====== DATASET CONTENT
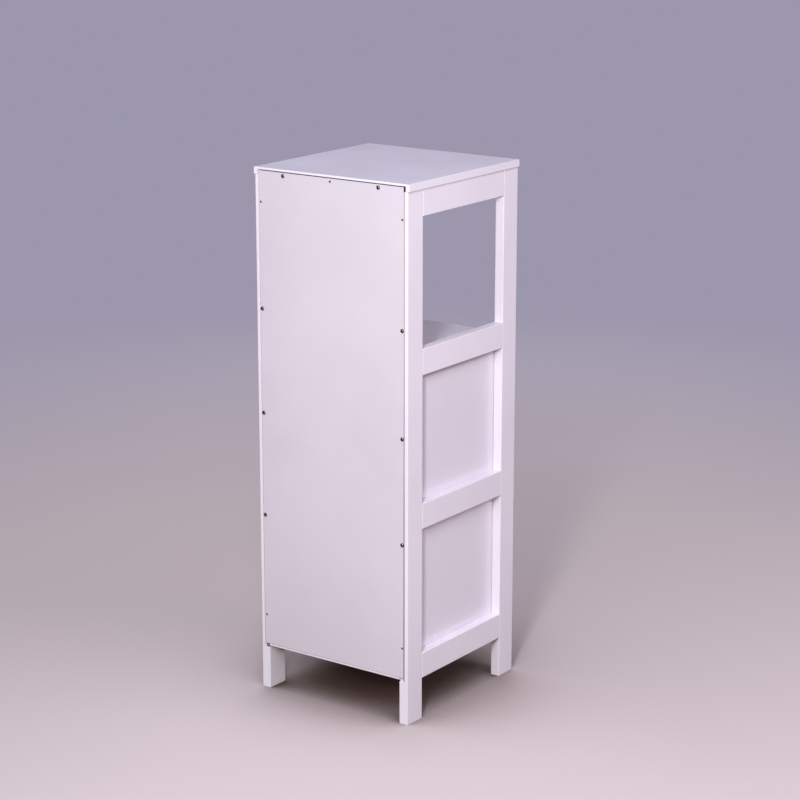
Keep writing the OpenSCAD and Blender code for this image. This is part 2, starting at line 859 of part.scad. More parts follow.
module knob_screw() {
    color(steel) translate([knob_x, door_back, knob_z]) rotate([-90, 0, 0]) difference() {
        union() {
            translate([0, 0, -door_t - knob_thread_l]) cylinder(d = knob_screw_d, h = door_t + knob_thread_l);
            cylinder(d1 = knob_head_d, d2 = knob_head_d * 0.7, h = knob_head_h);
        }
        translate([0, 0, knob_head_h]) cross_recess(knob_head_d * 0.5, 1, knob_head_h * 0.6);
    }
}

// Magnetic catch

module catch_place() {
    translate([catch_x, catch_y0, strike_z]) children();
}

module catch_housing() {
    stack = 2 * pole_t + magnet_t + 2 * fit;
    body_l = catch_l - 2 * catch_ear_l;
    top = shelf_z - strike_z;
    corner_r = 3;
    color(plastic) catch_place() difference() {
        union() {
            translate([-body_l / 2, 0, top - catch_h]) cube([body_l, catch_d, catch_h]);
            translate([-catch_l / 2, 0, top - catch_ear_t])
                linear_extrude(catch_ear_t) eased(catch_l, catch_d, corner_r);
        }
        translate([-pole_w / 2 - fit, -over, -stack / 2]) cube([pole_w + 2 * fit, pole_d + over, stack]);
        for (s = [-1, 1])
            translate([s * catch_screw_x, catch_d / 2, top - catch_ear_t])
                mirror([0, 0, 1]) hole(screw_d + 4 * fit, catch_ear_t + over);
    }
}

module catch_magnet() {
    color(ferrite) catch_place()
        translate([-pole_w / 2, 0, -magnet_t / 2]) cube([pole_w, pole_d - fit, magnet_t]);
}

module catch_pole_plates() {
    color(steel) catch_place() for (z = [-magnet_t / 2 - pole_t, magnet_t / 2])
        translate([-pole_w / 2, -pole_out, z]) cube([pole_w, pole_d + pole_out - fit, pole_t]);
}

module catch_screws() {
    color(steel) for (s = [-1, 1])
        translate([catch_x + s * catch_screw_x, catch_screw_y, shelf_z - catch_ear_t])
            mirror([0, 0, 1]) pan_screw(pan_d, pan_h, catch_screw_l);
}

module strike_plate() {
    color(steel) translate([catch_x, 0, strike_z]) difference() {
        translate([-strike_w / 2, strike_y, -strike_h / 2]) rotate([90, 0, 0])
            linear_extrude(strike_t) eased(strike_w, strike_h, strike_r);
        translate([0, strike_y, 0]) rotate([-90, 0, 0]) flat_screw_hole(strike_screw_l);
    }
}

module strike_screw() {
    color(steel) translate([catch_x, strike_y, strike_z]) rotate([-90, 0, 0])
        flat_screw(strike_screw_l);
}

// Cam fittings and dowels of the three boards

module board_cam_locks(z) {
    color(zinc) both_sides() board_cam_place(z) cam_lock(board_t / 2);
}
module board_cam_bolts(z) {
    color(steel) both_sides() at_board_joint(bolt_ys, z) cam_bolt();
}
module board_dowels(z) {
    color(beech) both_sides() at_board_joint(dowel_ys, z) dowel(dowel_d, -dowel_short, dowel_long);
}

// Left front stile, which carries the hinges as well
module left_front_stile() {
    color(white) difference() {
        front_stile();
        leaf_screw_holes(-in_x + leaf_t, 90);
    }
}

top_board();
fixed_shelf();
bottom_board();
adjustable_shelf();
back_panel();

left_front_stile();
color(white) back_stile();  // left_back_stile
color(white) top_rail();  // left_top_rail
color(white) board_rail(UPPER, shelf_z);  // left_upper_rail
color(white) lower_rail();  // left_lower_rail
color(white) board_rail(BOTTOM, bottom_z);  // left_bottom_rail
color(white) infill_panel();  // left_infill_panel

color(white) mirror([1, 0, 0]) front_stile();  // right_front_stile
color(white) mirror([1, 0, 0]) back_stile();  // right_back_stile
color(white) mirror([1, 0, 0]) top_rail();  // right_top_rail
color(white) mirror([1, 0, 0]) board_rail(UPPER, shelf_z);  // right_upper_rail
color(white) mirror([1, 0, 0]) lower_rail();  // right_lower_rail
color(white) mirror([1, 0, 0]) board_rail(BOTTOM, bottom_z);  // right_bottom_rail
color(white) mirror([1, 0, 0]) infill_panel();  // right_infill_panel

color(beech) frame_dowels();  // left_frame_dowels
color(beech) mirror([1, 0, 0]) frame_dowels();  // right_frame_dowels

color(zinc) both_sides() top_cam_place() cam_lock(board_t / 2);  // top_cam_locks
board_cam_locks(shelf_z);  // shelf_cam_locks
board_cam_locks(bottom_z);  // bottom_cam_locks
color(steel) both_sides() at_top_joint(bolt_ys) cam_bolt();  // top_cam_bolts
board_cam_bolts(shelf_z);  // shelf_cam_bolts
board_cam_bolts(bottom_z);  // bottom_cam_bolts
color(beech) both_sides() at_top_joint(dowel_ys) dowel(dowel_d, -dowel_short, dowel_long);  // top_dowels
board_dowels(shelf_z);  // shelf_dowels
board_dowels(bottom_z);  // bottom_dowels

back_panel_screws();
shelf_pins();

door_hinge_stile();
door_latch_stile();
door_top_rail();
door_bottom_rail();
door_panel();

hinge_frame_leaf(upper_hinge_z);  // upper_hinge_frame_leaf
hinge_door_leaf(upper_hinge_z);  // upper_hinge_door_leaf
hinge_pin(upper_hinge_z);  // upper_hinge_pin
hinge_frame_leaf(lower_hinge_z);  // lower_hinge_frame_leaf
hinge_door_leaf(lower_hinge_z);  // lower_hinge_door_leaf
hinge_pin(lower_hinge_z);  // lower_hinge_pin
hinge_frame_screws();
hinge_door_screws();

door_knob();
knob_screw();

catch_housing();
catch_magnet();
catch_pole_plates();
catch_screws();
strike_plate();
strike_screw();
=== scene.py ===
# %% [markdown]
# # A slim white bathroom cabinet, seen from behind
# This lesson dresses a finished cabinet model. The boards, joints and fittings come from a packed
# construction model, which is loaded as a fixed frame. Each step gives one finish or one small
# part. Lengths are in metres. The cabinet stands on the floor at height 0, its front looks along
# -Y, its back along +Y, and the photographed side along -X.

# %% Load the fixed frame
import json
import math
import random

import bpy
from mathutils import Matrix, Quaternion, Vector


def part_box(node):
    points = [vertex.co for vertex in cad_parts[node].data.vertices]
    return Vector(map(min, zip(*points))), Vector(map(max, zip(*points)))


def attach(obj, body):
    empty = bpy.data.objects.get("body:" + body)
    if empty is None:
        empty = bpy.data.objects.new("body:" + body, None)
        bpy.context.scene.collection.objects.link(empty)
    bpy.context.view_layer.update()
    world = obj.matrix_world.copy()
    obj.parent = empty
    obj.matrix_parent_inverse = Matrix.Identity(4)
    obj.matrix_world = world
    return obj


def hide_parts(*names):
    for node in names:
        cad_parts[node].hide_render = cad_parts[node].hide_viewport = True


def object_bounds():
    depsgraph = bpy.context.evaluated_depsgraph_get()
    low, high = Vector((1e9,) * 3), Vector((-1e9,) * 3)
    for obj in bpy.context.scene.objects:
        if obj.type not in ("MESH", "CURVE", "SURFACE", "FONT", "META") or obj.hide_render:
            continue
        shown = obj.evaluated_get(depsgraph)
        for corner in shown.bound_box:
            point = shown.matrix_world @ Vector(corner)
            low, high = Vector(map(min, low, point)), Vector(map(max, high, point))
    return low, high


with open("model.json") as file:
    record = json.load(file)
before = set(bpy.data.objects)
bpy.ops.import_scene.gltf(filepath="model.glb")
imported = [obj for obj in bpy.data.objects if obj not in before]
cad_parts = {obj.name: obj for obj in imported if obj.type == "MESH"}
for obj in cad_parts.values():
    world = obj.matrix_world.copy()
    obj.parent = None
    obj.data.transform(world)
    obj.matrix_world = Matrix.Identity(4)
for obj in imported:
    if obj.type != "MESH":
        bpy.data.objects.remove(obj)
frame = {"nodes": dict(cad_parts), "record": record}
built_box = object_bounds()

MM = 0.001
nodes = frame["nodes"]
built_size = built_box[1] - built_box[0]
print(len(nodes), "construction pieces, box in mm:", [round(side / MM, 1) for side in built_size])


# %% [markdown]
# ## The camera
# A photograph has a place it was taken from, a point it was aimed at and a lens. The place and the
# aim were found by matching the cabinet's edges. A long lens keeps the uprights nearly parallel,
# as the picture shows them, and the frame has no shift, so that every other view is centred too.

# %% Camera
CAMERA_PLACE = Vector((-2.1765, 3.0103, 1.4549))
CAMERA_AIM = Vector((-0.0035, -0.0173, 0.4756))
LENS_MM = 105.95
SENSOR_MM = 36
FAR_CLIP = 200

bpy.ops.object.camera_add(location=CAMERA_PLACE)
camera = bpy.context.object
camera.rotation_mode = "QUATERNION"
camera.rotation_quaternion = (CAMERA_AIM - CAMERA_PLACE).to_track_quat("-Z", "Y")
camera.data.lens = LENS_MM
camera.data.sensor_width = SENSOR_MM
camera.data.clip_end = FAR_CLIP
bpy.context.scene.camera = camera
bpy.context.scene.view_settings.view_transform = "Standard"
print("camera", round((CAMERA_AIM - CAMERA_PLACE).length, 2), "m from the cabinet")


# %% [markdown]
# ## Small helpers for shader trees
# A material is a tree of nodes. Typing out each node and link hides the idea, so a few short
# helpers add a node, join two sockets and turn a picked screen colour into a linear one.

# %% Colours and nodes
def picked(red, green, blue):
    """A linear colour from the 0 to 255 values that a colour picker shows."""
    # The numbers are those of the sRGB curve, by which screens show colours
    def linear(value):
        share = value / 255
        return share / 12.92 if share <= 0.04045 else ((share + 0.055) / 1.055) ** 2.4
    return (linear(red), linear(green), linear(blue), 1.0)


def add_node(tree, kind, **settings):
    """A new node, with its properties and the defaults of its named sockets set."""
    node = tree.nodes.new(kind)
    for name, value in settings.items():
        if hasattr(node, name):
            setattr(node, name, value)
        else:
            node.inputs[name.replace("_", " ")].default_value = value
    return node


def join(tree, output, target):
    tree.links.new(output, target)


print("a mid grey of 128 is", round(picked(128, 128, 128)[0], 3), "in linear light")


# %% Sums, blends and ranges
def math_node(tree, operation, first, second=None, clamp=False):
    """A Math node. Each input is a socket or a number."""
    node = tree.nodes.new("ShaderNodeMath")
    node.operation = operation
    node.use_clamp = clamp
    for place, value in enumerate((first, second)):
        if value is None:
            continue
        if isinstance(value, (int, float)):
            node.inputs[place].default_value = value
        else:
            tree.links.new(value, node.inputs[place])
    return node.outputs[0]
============
• **WHAT YOU HAVE TO DO**: Repeat exactly the lines running from the one with "door_knob();" through the one with "from mathutils import", both included.

• **RIGHT ANSWER**:
door_knob();
knob_screw();

catch_housing();
catch_magnet();
catch_pole_plates();
catch_screws();
strike_plate();
strike_screw();
=== scene.py ===
# %% [markdown]
# # A slim white bathroom cabinet, seen from behind
# This lesson dresses a finished cabinet model. The boards, joints and fittings come from a packed
# construction model, which is loaded as a fixed frame. Each step gives one finish or one small
# part. Lengths are in metres. The cabinet stands on the floor at height 0, its front looks along
# -Y, its back along +Y, and the photographed side along -X.

# %% Load the fixed frame
import json
import math
import random

import bpy
from mathutils import Matrix, Quaternion, Vector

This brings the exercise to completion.